Il enchaîne: «Cette mise en scène de deux corps noirs, nus, enchaînés à la gorge et tenus en laisse par un troisième protagoniste, blanc et habillé, a certainement sa place dans un musée, pour commémorer et sensibiliser sur l’horreur de l’esclavage. Mais certainement pas dans la vitrine d’une boutique, pour vendre des jeans et des t-shirts.»
Maniak présente ses excuses
Qu’a voulu montrer Maniak? Le shop rock 'n' roll fait-il vraiment référence à l’esclavage? Sa patronne, Isabelle «Babette» Morand, donne le contexte. «Nous sommes ouverts depuis 40 ans et cela fait 40 ans que nous sommes le magasin de toutes les minorités, assure-t-elle au bout du fil. En période de solde, nous faisons des vitrines avec des décorations en aluminium, telles que celles qui ont posé problème. En l’occurrence, j’étais en vacances quand cela s’est passé. La personne derrière cette idée avait pour seule intention d’appuyer le côté un peu sexy, femme dominatrice.»

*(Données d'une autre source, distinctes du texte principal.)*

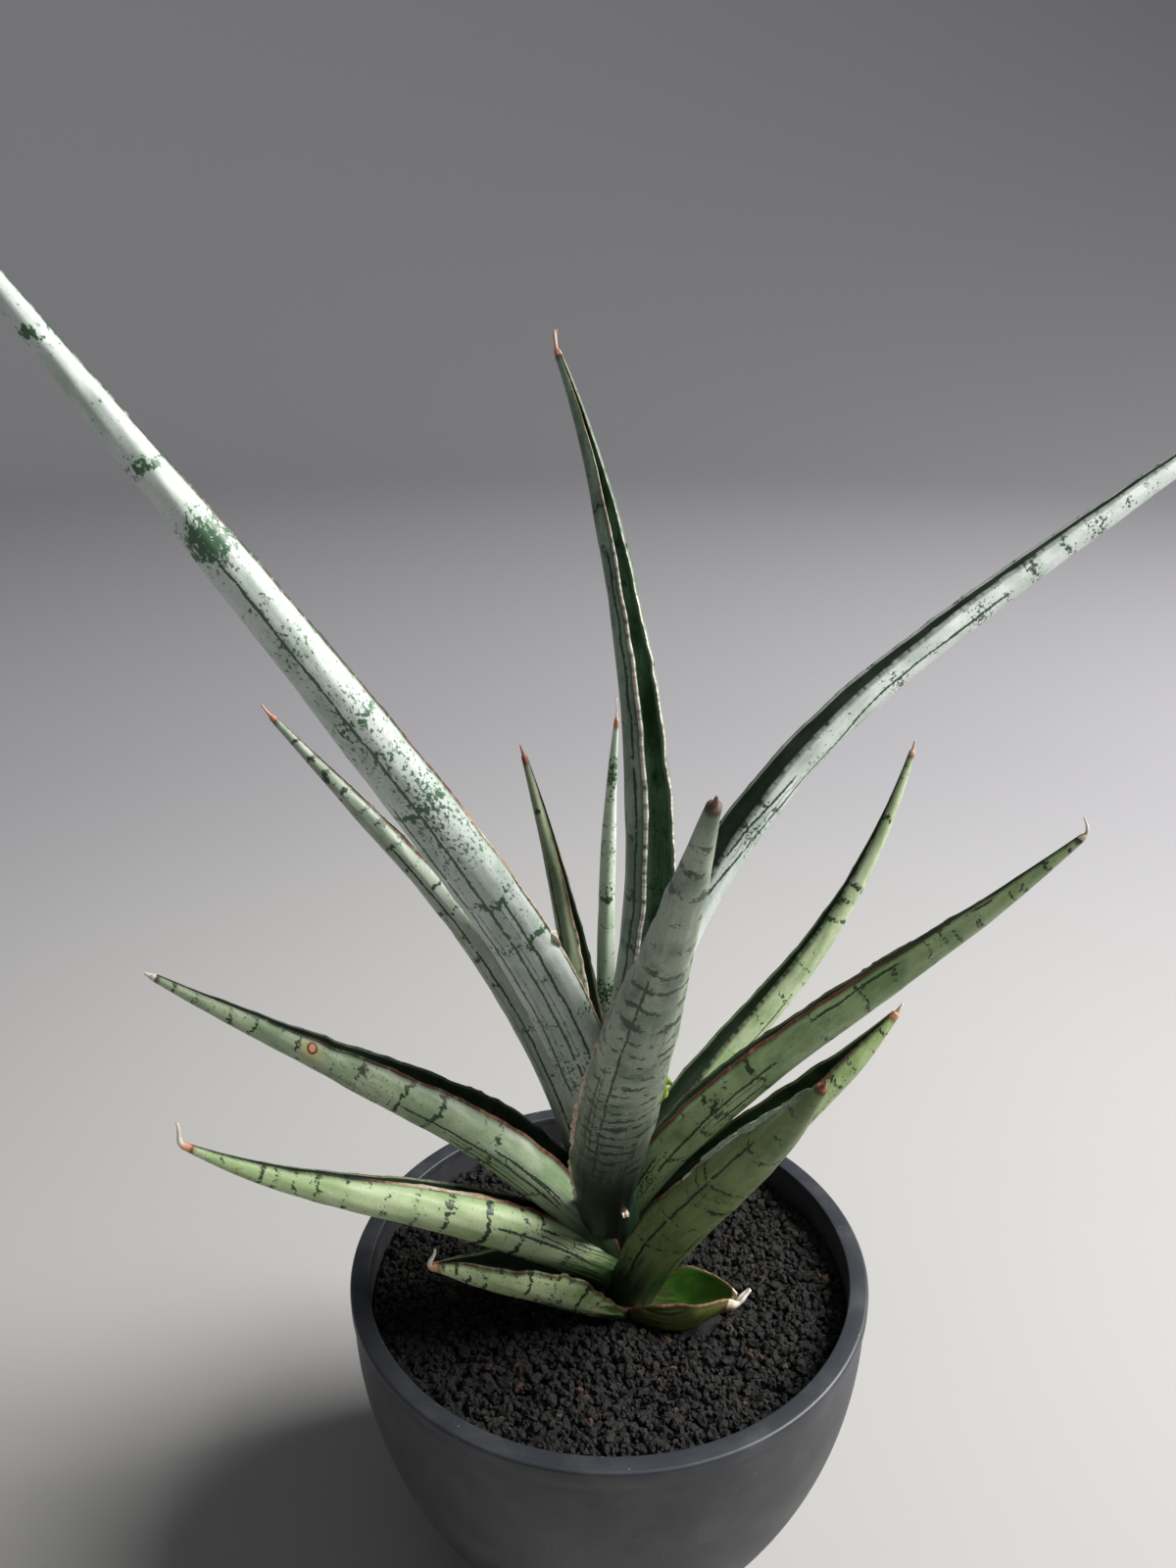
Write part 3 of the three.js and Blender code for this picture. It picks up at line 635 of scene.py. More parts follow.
        "patches": [(24, -0.6, 12, 0.3)],
        "rim": [0.3, 0.36, 0.42, 0.3, 0.2], "wave": 0.5, "flares": [(-1, 19, 14, 2.8), (1, 23, 11, 3.2)],
    },
    "leaf_15": {
        "base": (5.5, -10, 2.2), "length": 24, "heading": [355, 350, 338], "rise": [34, 14, -10],
        "roll": -12, "width": [8, 12, 13.5, 12.5, 4.5], "depth": [5, 7.8, 8.5, 6, 2],
        "groove": [80, 86, 88, 88, 60], "wall": 1.6,
        "awl": {"length": 5, "slim": 0.5, "heading": [350, 395, 375], "rise": [0, 40, 30, 50]},
        "colours": ("#828a48", "#646e2e", "#3f4a20"), "shade": 8, "mark": "#1c2c0d",
        "inside": ("#52831f", "#2f5a12"), "point": ("#6a4a28", "#e3d3b8", "#f4eee2"), "rimWidth": 0.1,
        "bands": [(8, 0.4), (14, 0.4), (19, 0.5)],
        "rim": [0.36, 0.42, 0.42, 0.4], "wave": 0.5, "flares": [(-1, 14, 5, 1.8)],
    },
}

# The leaves' mesh: step along the leaf, points over the outside, the channel and each margin, the margin's
# width, and the height of the skin's lumps and lengthwise ribs
leafMesh = {"step": 0.9, "outside": 38, "channel": 18, "bead": 5, "lip": 0.9, "lumps": 0.22, "ribs": 0.07}


def sections(leaf, t, girth):  # half width, depth, mouth angle, margin and channel of each cross-section
    halfWidth = spread(leaf["width"], t) / 2 * girth
    depth = spread(leaf["depth"], t) * girth
    mouth = np.maximum(np.radians(spread(leaf["groove"], t)), 0.05)
    marginX = halfWidth * np.sin(mouth)
    marginY = depth * np.cos(mouth)
    lip = np.minimum(leafMesh["lip"], 0.35 * marginX)
    innerX = np.maximum(marginX - lip, 0.08 * marginX)
    wall = leaf["wall"] * np.minimum(1, depth / (0.9 * leaf["wall"]))
    bottom = np.minimum(wall - depth, marginY - 0.05)
    return halfWidth, depth, mouth, marginX, marginY, innerX, bottom


def nearestBand(bands, along, share, seed):
    places = np.array([place for place, strength in bands])
    strengths = np.array([strength for place, strength in bands])
    number = np.argmin(np.abs(along[..., None] - places), axis=-1)
    gap = along - places[number]
    edges = np.concatenate([[-60], (places[1:] + places[:-1]) / 2, [9999]])
    room = np.minimum(along - edges[number], edges[number + 1] - along)
    fade = soft(0, 0.9, room)
    change = 0.78 + 0.45 * ripple(share * 2.6, number * 3.7, seed)
    return gap, strengths[number] * fade * change


def nearestLine(lines, along, share, halfArc):
    gap = np.full(share.shape, 9.0)
    strength = np.zeros(share.shape)
    for shares, start, end in lines:
        place = spread(shares, (along - start) / (end - start))
        distance = (share - place) * halfArc
        here = soft(start - 2, start + 3, along) * soft(end + 2, end - 3, along)
        here = here * soft(2.4, 1.4, np.abs(distance))
        nearer = (np.abs(distance) < np.abs(gap)) & (here > 0)
        gap = np.where(nearer, distance, gap)
        strength = np.where(nearer, here, strength)
    return gap, strength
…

La sexagénaire bat sa coulpe. «Personne n’a tiqué sur le moment, mais je comprends la confusion générée par le fait que les deux hommes sont représentés par nos mannequins laqués que nous avons depuis longtemps. J’aimerais donc présenter mes excuses à la communauté noire ainsi qu’à toutes les personnes que cette vitrine a pu blesser.»

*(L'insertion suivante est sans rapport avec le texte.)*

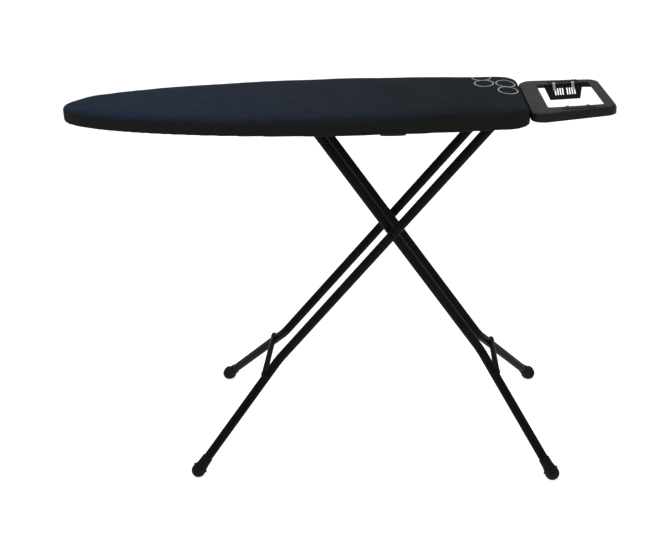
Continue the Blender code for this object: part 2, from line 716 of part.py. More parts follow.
def build_rest_tray(rest, plastic):
    """A moulded frame: a flat rim round the window, with a deep skirt round the outside."""
    outside = rounded_quad(0, REST_LENGTH, REST_HALF_LEFT, REST_HALF_RIGHT, REST_CORNER)
    window = rounded_quad(WINDOW_LEFT, WINDOW_RIGHT, WINDOW_HALF, WINDOW_HALF, WINDOW_CORNER)
    wall = REST_PLATE
    section = [(outside, 0, -REST_SKIRT), (outside, 0, -0.007), (outside, 0.0022, -0.0022)]
    section += [(outside, 0.007, 0), (window, -0.0025, 0), (window, 0, -0.0012), (window, 0, -RIM_DEPTH)]
    section += [(window, -wall, -RIM_DEPTH), (window, -wall, -wall)]
    section += [(outside, 0.008, -wall), (outside, wall, -0.008), (outside, wall, -REST_SKIRT)]
    rings = []
    for loop, inset, w in section:
        rings.append([(p.x, p.y, w) for p in inset_loop(loop, inset)])
    return add("iron_rest_tray", loft(rings, closed=True), rest, plastic, local=True)


def build_heel_guard(name, side, rest, plastic):
    """A slotted plate that slopes down and inwards from a long rail of the window."""
    low = -RIM_DEPTH - 0.0005
    flat = [(WINDOW_HALF + 0.0080, low), (WINDOW_HALF - 0.0015, low)]
    along = Vector((-math.cos(GUARD_SLOPE), -math.sin(GUARD_SLOPE)))
    end = Vector(flat[-1]) + along * GUARD_LENGTH
    shape = band(flat + [tuple(end)], GUARD_THICKNESS)
    rings = []
    for hand in (-1, 1):
        ring = []
        for y, w in shape:
            share = min(max((WINDOW_HALF - y) / (WINDOW_HALF - end.x), 0), 1)
            half = (GUARD_TOP_WIDTH + (GUARD_BOTTOM_WIDTH - GUARD_TOP_WIDTH) * share) / 2
            ring.append((GUARD_CENTRE + hand * half, side * y, w))
        rings.append(ring)
    guard = add(name, loft(rings), rest, plastic, local=True)
    middle = Vector(flat[-1]) + along * (GUARD_LENGTH * GRILLE_PLACE)
    width, length = GRILLE_SLOT
    bm = bmesh.new()
    for i in range(GRILLE_COUNT):
        step = i - (GRILLE_COUNT - 1) / 2
        u = GUARD_CENTRE + GRILLE_SHIFT + step * GRILLE_PITCH + math.copysign(GRILLE_GAP / 2, step)
        place = Matrix.Translation((u, side * middle.x, middle.y))
        place @= Matrix.Rotation(side * GUARD_SLOPE, 4, "X")
        place @= Matrix.Diagonal((width, length, 0.02, 1))
        bmesh.ops.create_cube(bm, size=1, matrix=place)
    cut(guard, add(name + "_cutter", bm, rest, plastic, local=True))


def build_guard_clips(side, word, rest, bright_steel):
    """Two bright strips that hook over the window's edge and lie on the guard."""
    along = Vector((-math.cos(GUARD_SLOPE), -math.sin(GUARD_SLOPE)))
    knee = Vector((WINDOW_HALF - 0.0030, -0.0050))
    path = [(WINDOW_HALF + CLIP_HOOK, GAP), (WINDOW_HALF - 0.0022, GAP), tuple(knee)]
    path.append(tuple(knee + along * 0.016))
    shape = band([(-y, w) for y, w in path], CLIP_THICKNESS)
    for hand, place in ((-1, "left"), (1, "right")):
        centre = GUARD_CENTRE + hand * CLIP_SPACING / 2
        points = [(-side * y, w) for y, w in shape]
        bm = prism_along_x(points, centre - CLIP_WIDTH / 2, centre + CLIP_WIDTH / 2)
        add(f"guard_clip_{word}_{place}", bm, rest, bright_steel, local=True)


def build_rest_pad(name, side, rest, silicone):
    """A strip with a row of cross ribs, laid on the long rail."""
    start = GUARD_CENTRE - RIB_COUNT * RIB_PITCH / 2
    low = GAP
    base = low + PAD_BASE
    top = low + RIB_HEIGHT
    points = [(start, low), (start + RIB_COUNT * RIB_PITCH, low)]
    for i in reversed(range(RIB_COUNT)):
        left = start + i * RIB_PITCH + (RIB_PITCH - RIB_WIDTH) / 2
        right = left + RIB_WIDTH
        if i == RIB_COUNT - 1:
            points.append((start + RIB_COUNT * RIB_PITCH, base))
        points += [(right, base), (right - 0.0004, top), (left + 0.0004, top), (left, base)]
    points.append((start, base))
    centre = side * REST_PAD_Y
    bm = prism_along_y(points, centre - REST_PAD_HALF_Y, centre + REST_PAD_HALF_Y)
    add(name, bm, rest, silicone, local=True)


def build_rest_strap(deck, steel):
    """A flat steel strap from inside the deck's end, under its edge, up to the rest's left bar."""
    inside_x = DECK_END_X - COVER_HEM - 0.0035
    rise_x = REST_START_X + 0.0095
    foot_x = REST_START_X + SCREW_U - STRAP_FOOT / 2
    foot_z = REST_START_Z - REST_PLATE - GAP - STRAP_THICKNESS
    path = [(inside_x + 0.014, HANG_Z), (inside_x, HANG_Z), (inside_x, STRAP_LOW_Z), (rise_x, STRAP_LOW_Z)]
    for x in (foot_x, foot_x + STRAP_FOOT):
        path.append((x, foot_z + (x - REST_START_X) * math.tan(REST_TILT)))
    shape = band(path, STRAP_THICKNESS)
    return add("rest_strap", prism_along_y(shape, -STRAP_HALF_WIDTH, STRAP_HALF_WIDTH), deck, steel)


def build_rest_screws(strap, tray, rest, bright_steel):
    """Pan-head screws up through the strap's holes into blind holes in the rest's bar."""
    head_top = -REST_PLATE - STRAP_THICKNESS - 2 * GAP
    tip = -0.0010
    for side, word in ((-1, "near"), (1, "far")):
        profile = [(0, 0.0028), (0.0006, 0.0042), (0.0020, 0.0048), (SCREW_HEAD, 0.0048)]
        profile += [(SCREW_HEAD, SCREW_RADIUS), (SCREW_HEAD + tip - head_top, SCREW_RADIUS)]
        base = Vector((SCREW_U, side * SCREW_Y, head_top - SCREW_HEAD))
        screw = turned(base, (0, 0, 1), profile, SMALL_ROUND)
        add("rest_screw_" + word, screw, rest, bright_steel, local=True)
        low = (SCREW_U, side * SCREW_Y, head_top - GAP)
        hole = rod(low, (SCREW_U, side * SCREW_Y, tip + GAP), SCREW_RADIUS + GAP)
        cutter = add(f"rest_screw_{word}_cutter", hole, rest, bright_steel, local=True)
        cut(strap, cutter)
        cut(tray, cutter)


def build_all():
    clear_scene()
    cloth = material("cover_cloth", (0.016, 0.021, 0.028), 0.9)
    felt = material("pad_felt", (0.55, 0.53, 0.50), 0.95)
    mesh_steel = material("deck_steel", (0.10, 0.10, 0.11), 0.5, 0.6)
    paint = material("black_paint", (0.010, 0.010, 0.010), 0.42)
    rubber = material("foot_rubber", (0.012, 0.012, 0.012), 0.7)
    nylon = material("nylon", (0.03, 0.03, 0.03), 0.5)
    plastic = material("rest_plastic", (0.028, 0.030, 0.033), 0.55)
    silicone = material("silicone", (0.010, 0.010, 0.010), 0.65)
    bright = material("bright_steel", (0.62, 0.63, 0.65), 0.3, 1.0)

    deck = empty("deck", (0, 0, 0))
    outer_leg = empty("outer_leg", OUTER_TOP)
    inner_leg = empty("inner_leg", CROSS)
    lever = empty("lever", (ROD_RIGHT_X, ROD_Y, ROD_Z))
    rest = empty("iron_rest", (REST_START_X, 0, REST_START_Z), REST_TILT)

    build_cover(deck, cloth)
    build_pad(deck, felt)
    build_panel(deck, mesh_steel)
    build_edge_rails(deck, paint)
    build_cross_members(deck, paint)
    build_slide_tracks(deck, paint)
    build_hinge_brackets(deck, paint)
    build_hinge_rod(deck, bright)
    build_outer_leg(outer_leg, paint, rubber)
    build_inner_leg(inner_leg, paint, rubber, nylon)
    build_crossing(outer_leg, paint, nylon)
    build_release_rod(lever, bright)
    build_grip(lever, plastic)
    build_pawl(lever, bright)
    build_rod_clips(deck, paint)
    build_lever_spring(deck, bright)
    tray = build_rest_tray(rest, plastic)
    strap = build_rest_strap(deck, paint)
    build_rest_screws(strap, tray, rest, bright)
    for side, word in ((-1, "near"), (1, "far")):
        build_heel_guard("heel_guard_" + word, side, rest, plastic)
        build_guard_clips(side, word, rest, bright)
        build_rest_pad("rest_pad_" + word, side, rest, silicone)


build_all()
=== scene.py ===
import json
import math

import bmesh
import bpy
import numpy as np
from mathutils import Matrix, Vector, noise


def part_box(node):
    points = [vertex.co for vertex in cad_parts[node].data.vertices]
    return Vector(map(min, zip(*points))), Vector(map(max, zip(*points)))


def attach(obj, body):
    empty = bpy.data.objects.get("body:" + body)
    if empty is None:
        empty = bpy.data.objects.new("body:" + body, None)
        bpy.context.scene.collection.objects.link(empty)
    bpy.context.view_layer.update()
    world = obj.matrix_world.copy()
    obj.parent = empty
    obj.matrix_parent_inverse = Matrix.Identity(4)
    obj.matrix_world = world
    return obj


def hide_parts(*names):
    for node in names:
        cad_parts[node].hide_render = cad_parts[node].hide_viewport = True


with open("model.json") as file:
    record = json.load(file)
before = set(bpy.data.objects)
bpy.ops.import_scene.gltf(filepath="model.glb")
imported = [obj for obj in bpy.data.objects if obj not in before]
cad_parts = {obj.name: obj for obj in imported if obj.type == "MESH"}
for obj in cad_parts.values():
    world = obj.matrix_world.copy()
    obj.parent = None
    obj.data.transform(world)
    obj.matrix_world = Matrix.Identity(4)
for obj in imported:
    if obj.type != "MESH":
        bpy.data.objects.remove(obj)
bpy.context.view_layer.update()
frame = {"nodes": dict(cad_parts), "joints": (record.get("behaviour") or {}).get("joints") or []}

# The frame's own places
JOINTS = {joint["name"]: joint for joint in frame["joints"]}
HINGE = Vector(JOINTS["outer_leg_hinge"]["pos_m"])
CROSS = Vector(JOINTS["cross_pivot"]["pos_m"])
BAR_LOW, BAR_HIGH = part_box("inner_leg_slide_bar")
BAR = (BAR_LOW + BAR_HIGH) / 2
COVER_LOW, COVER_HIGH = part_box("board_cover")
PAD_LOW, PAD_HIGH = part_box("board_pad")
PANEL_LOW, PANEL_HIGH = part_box("deck_panel")

# Deck outline
NOSE_LENGTH = 0.650
NOSE_POWER = 1.7
NOSE_ROUNDING = 0.488
END_TAPER = 0.145
END_CORNER = 0.053
NOSE_CROWN_LENGTH = 0.075
NOSE_CROWN = 2.2
NOSE_STEPS = 44
SIDE_STEPS = 26
CORNER_STEPS = 14
EDGE_STEP = 0.006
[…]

Potentielle action en justice
Pas de quoi apaiser Jean-David Pantet Tshibamba. «Étant donné l’agencement très particulier des mannequins, deux mannequins noirs enchaînés, tenus en laisse par un mannequin blanc, je trouve troublant que l’on puisse ne pas se rendre compte immédiatement de ce à quoi ça renvoie, réagit-il. On ne peut pas juger de la bonne ou de la mauvaise foi de la direction de l’établissement. Mais en revanche, on peut affirmer que cet incident est emblématique d’une sous-estimation systématique des questions afro-descendantes et de leur poids en société.»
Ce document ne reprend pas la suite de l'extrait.